China's cultural relics regulator on Tuesday vowed to launch its largest-ever nationwide crackdown on the smuggling of relics amid rising crime.
The State Administration of Cultural Heritage's Wechat account says it is cooperating with the Ministry of Public Security(MPS) to mobilize local officials for a six-month crackdown on resurrecting, stealing, selling and smuggling cultural relics.
MPS Vice Minister Li Wei warned that the tactics used in crimes involving relics have become more professional and the gangs usually cooperate with the mafia.
China has stepped up its efforts to fight crimes involving cultural relics. In a rare move, a local court in Northeast China's Liaoning Province sentenced the head of a tomb raiding gang to death with a two-year reprieve in April 2016.
Liu Yang, a Beijing-based lawyer who has been working to retrieve Chinese relics overseas, told the Global Times that tomb raiders may have made more excavations than archeologists, and the antiquities recovered were usually sold overseas for a better price or purchased by private or even public museums.

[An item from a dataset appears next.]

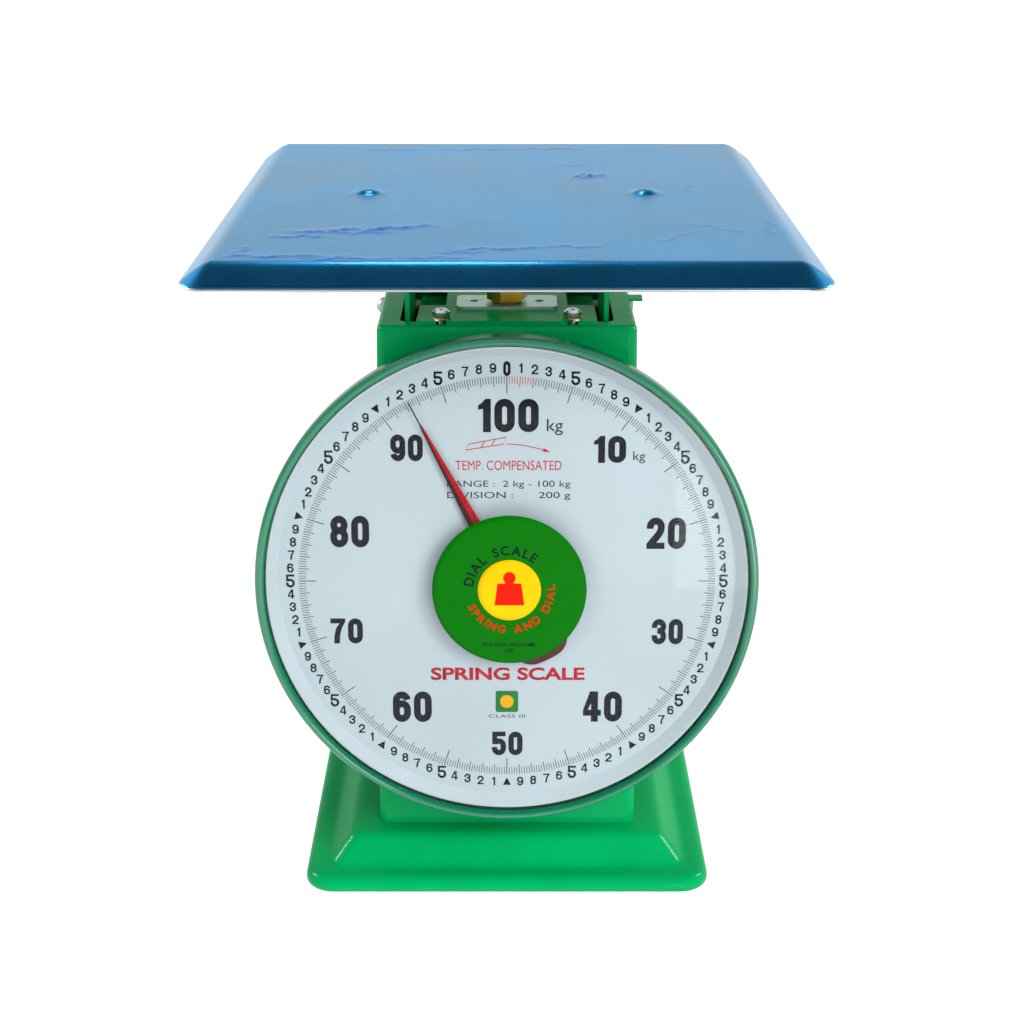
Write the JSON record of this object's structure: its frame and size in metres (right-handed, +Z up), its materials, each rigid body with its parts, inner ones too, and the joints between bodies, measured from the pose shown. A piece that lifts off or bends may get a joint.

Many exquisite artifacts looted or smuggled during Western invasions of China in the 19th century are still scattering overseas, serving as a reminder of Chinese people's humiliation.
In November, China established an online platform to provide information on stolen or lost cultural relics to help the country reclaim lost or stolen relics from overseas while motivating the public to join in protecting relics. More than 10 million Chinese cultural relics have yet to be recovered.
Huo Zhengxin, a law professor at the China University of Political Science and Law, told the Global Times on Tuesday that commercial purchases, diplomatic negotiations and donations could also be ways for the relics to make their way back to China.
A stone head created by the Xianbei people, an ancient ethnic group, was returned to China on Friday after nearly 100 years.